Argentine : miracle ou com' ?
Anne-Sophie Jacques - - 0 commentairesBelle double page dans le
Libé du jour sur la résurrection économique de l’Argentine : l’envoyé spécial à Buenos Aires, Gérard Thomas, raconte dans le détail la remontée économique spectaculaire du pays depuis la crise de 2001 : "Le pays, qui a subi de plein fouet les politiques néolibérales des années 90, est exsangue. Le maintien d’une illusoire parité, à un pour un, entre le peso et le dollar a pénalisé les exportations nationales et la monnaie locale finit par être dévaluée de 70%, ruinant des milliers de petits épargnants." Le FMI, qui avait mis au pot deux fois pour un total de 51 milliards d’euros, refuse de prêter davantage, l’état de siège est décrété, les manifestants répondent "votre état de siège, vous pouvez vous le mettre au cul !", le président s’enfuit en hélico et pendant deux semaines, cinq chefs de l’Etat se succèdent. Puis arrive un péroniste, Eduardo Duhalde, qui rompt avec le FMI. C’est décidé : l’Argentine fera défaut et elle ne paiera pas ses dettes.
Dix ans plus tard, grâce à une grosse dose de protectionnisme, des programmes d’aide sociale, l’augmentation continue des salaires, la relance par les travaux publics et la restructuration de leur dette, "l’Argentine affiche une arrogante santé. La croissance flirte avec les 8% annuels, le chômage tombe à moins de 8% de la population active." Mais, nous apprend l’envoyé spécial, le pays a surtout bénéficié de sa production agricole, et notamment du soja transgénique. Non seulement l’Inde et la Chine sont insatiables mais les cours ont explosé : "le soja est passé d’environ 170 euros la tonne en 2002, à 500 euros il y a quelques semaines. Un vrai jackpot pour l’Etat qui prélève 35 % de taxes sur chaque tonne de grain exportée. "
L'Argentine est-il un exemple à suivre pour la Grèce ? Oui, semble répondre au journaliste l'ex-ministre de l’Economie d’Eduardo Duhalde et de Néstor Kirchner (sa femme Cristina Kirchner lui a succédé et a été réélue haut la main le 23 octobre dernier) et suggère même à Athènes "d’arrêter de sombrer dans les plans d’austérité."

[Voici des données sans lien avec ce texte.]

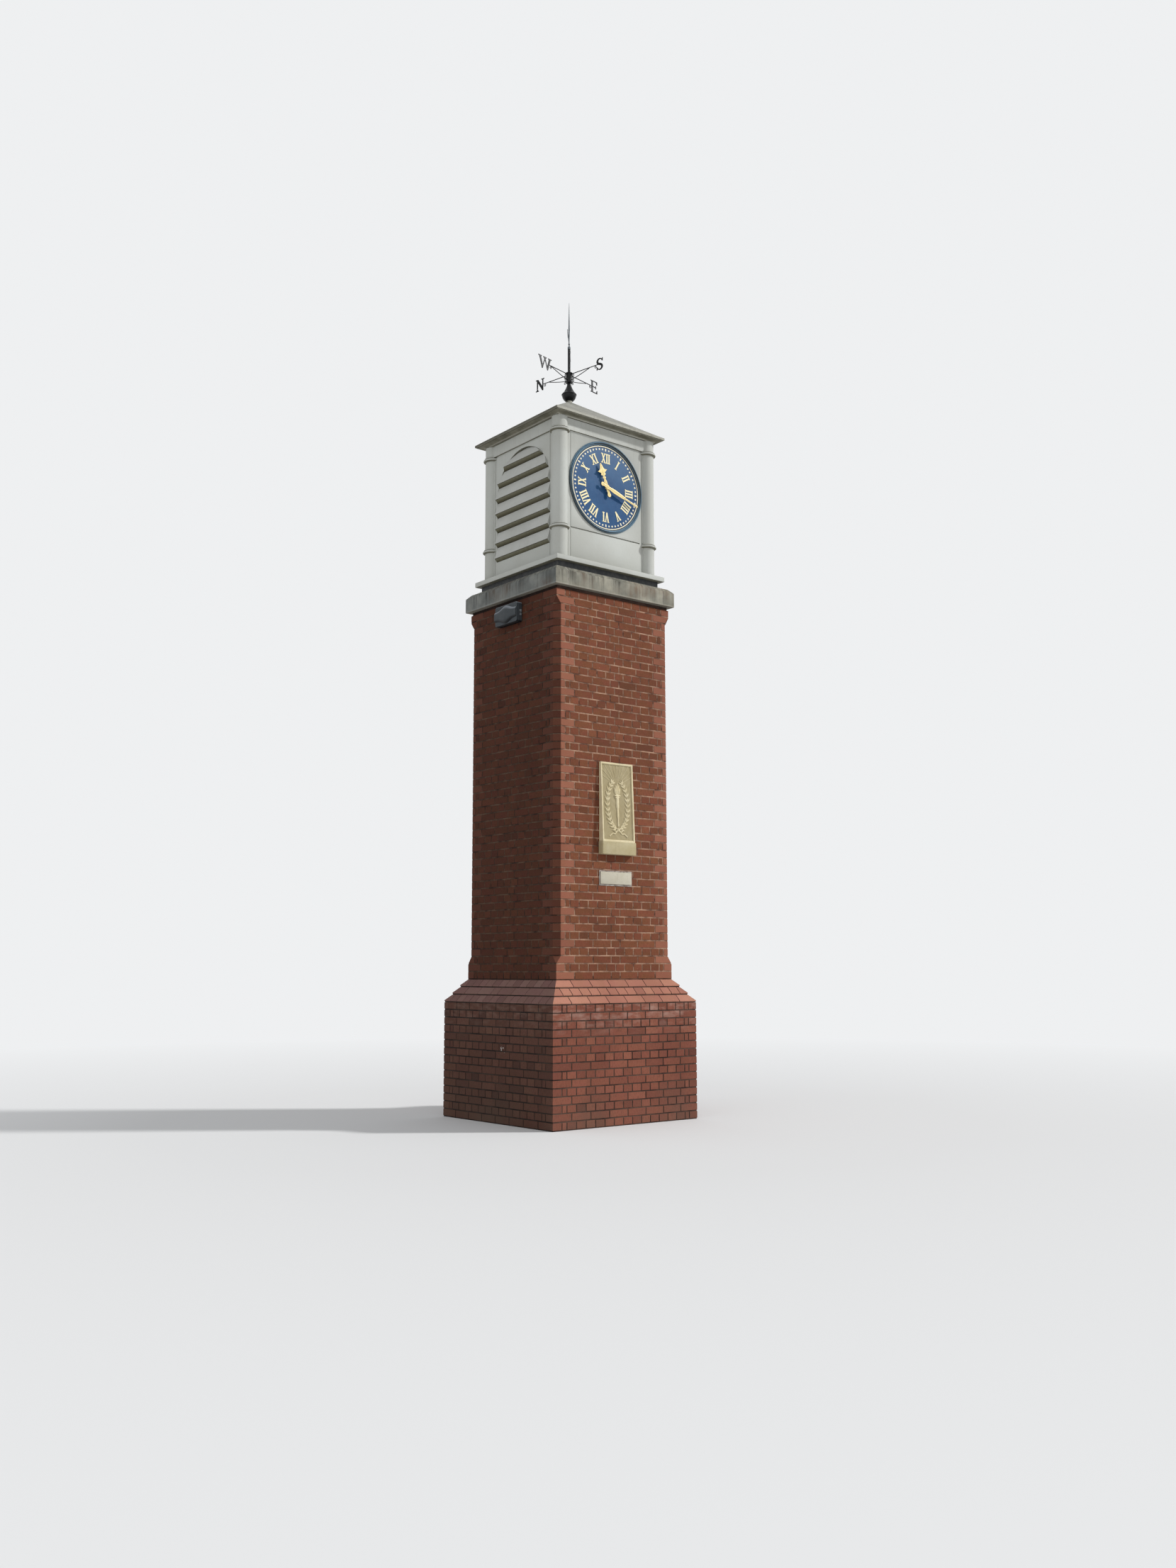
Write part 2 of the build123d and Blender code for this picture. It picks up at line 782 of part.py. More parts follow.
def make_nodes():
    """Every node of the tower by name."""
    columns = place_columns(make_column())
    plain = make_plain_panel(columns)
    clock_panel = make_clock_panel(plain)
    louvre = make_louvre()
    dial = make_dial()
    bezel = make_bezel()
    hour_hand = make_hour_hand()
    minute_hand = make_minute_hand()
    heading = Rot(0, 0, vane_heading)
    nodes = {"plinth": make_plinth(), "plinth_slope": make_plinth_slope(), "brick_shaft": make_brick_shaft()}
    nodes.update(make_copings())
    nodes.update({
        "turret_kerb": make_kerb(),
        "turret_base": make_turret_base(),
        "front_panel": clock_panel,
        "back_panel": half_turn(clock_panel),
        "left_panel": Rot(0, 0, -90) * plain,
        "right_panel": Rot(0, 0, 90) * plain,
    })
    nodes.update(columns)
    nodes.update({
        "left_louvre": Rot(0, 0, -90) * louvre,
        "right_louvre": Rot(0, 0, 90) * louvre,
        "cornice": make_cornice(),
        "turret_roof": make_roof(),
        "roof_collar": make_roof_collar(),
        "front_dial": dial,
        "back_dial": half_turn(dial),
        "front_bezel": bezel,
        "back_bezel": half_turn(bezel),
        "front_hour_hand": hour_hand,
        "back_hour_hand": half_turn(hour_hand),
        "front_minute_hand": minute_hand,
        "back_minute_hand": half_turn(minute_hand),
        "finial_urn": make_urn(),
        "compass_hub": make_hub(),
        "vane_mast": make_mast(),
    })
    nodes.update(place_arms())
    nodes.update({
        "vane_spear": heading * make_spear(),
        "vane_arrow": heading * make_vane_arrow(),
        "vane_tail": heading * make_vane_tail(),
        "relief_panel": make_relief_panel(),
        "relief_block": make_relief_block(),
        "name_plate": make_name_plate(),
        "wall_light_body": make_light_body(),
        "wall_light_cover": make_light_cover(),
    })
    return nodes


os.makedirs("parts", exist_ok=True)
for name, solid in make_nodes().items():
    export_step(solid, f"parts/{name}.step")
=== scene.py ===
import math
import random

import bmesh
import bpy
import numpy as np
from mathutils import Matrix, Vector


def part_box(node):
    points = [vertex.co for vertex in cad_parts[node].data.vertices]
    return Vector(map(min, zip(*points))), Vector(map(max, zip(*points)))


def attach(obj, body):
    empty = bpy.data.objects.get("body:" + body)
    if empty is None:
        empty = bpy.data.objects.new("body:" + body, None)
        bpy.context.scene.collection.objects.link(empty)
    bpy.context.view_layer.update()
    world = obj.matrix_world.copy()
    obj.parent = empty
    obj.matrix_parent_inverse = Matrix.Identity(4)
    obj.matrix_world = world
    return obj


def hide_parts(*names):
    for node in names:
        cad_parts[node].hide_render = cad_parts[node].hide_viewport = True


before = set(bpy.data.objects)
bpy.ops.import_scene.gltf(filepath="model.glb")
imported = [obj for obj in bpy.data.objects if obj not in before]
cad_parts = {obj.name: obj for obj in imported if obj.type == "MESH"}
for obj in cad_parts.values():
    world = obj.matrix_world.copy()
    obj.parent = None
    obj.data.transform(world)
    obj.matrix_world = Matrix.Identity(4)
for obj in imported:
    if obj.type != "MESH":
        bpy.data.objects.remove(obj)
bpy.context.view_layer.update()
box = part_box
SEED = 20
chance = random.Random(SEED)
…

C’est également le point de vue de Jean-Luc Mélenchon qui cite souvent le cas de l’Argentine pour expliquer qu’une alternative est possible. Cet été, il relayait sur son blog le texte de Raquel Garrido, porte-parole internationale du Parti de Gauche : "tout cela fait de l’Argentine le lieu précis vers lequel devraient se tourner le regard de tous les Papandreou, Zapatero, Trichet, Merkel ou autre Sarkozy à l’heure où ils devraient faire face à l’attaque spéculative en cours en Europe." Petit paradoxe : dans une séance au parlement européen en juin, il cite l’Argentine non pas comme exemple mais comme pays qui tire par le bas des normes environnementales et sanitaires en tant que deuxième producteur mondial de plantes génétiquement modifiées… qui, rappelons-le, sont le moteur de l'économie argentine.
Reste que l’exemple de l’Argentine est mis en lumière au regard de la situation grecque. Le journal La Croix a lui aussi rédigé un article la semaine dernière, assez similaire à celui de Libé par ailleurs, même si on apprend en plus que "l’industrie argentine du jouet détient aujourd’hui 40% du marché national, contre 10% il y a dix ans."
Un exemple à suivre ou un coup de com’ de la part de l’Argentine ? Cette hypothèse est formulée par Gil Mihaely dans Causeur : "Aujourd’hui, malgré les performances impressionnantes de l’économie argentine, les capitaux ne se bousculent pas aux portes de la banque centrale du pays. Ce n’est pas un hasard si l’une des obsessions des Kirchner est de démontrer (aux marchés, bien sûr) que l’Argentine est un pays sérieux. La présidente de l’Argentine sait bien que, tôt ou tard, il faudra renouer avec une politique économique plus classique et emprunter de l’argent sur les marchés pour financer des investissements lourds. En 2009, le Prix Nobel d’économie Paul Krugman l’avait clairement expliqué : "C’est une erreur de rester trop longtemps dans l’hétérodoxie et ne pas savoir mettre fin à celle-ci. Maintenant c’est le moment de cultiver une image de citoyen respectable, pour recommencer à être hétérodoxe quand on aura besoin de le faire".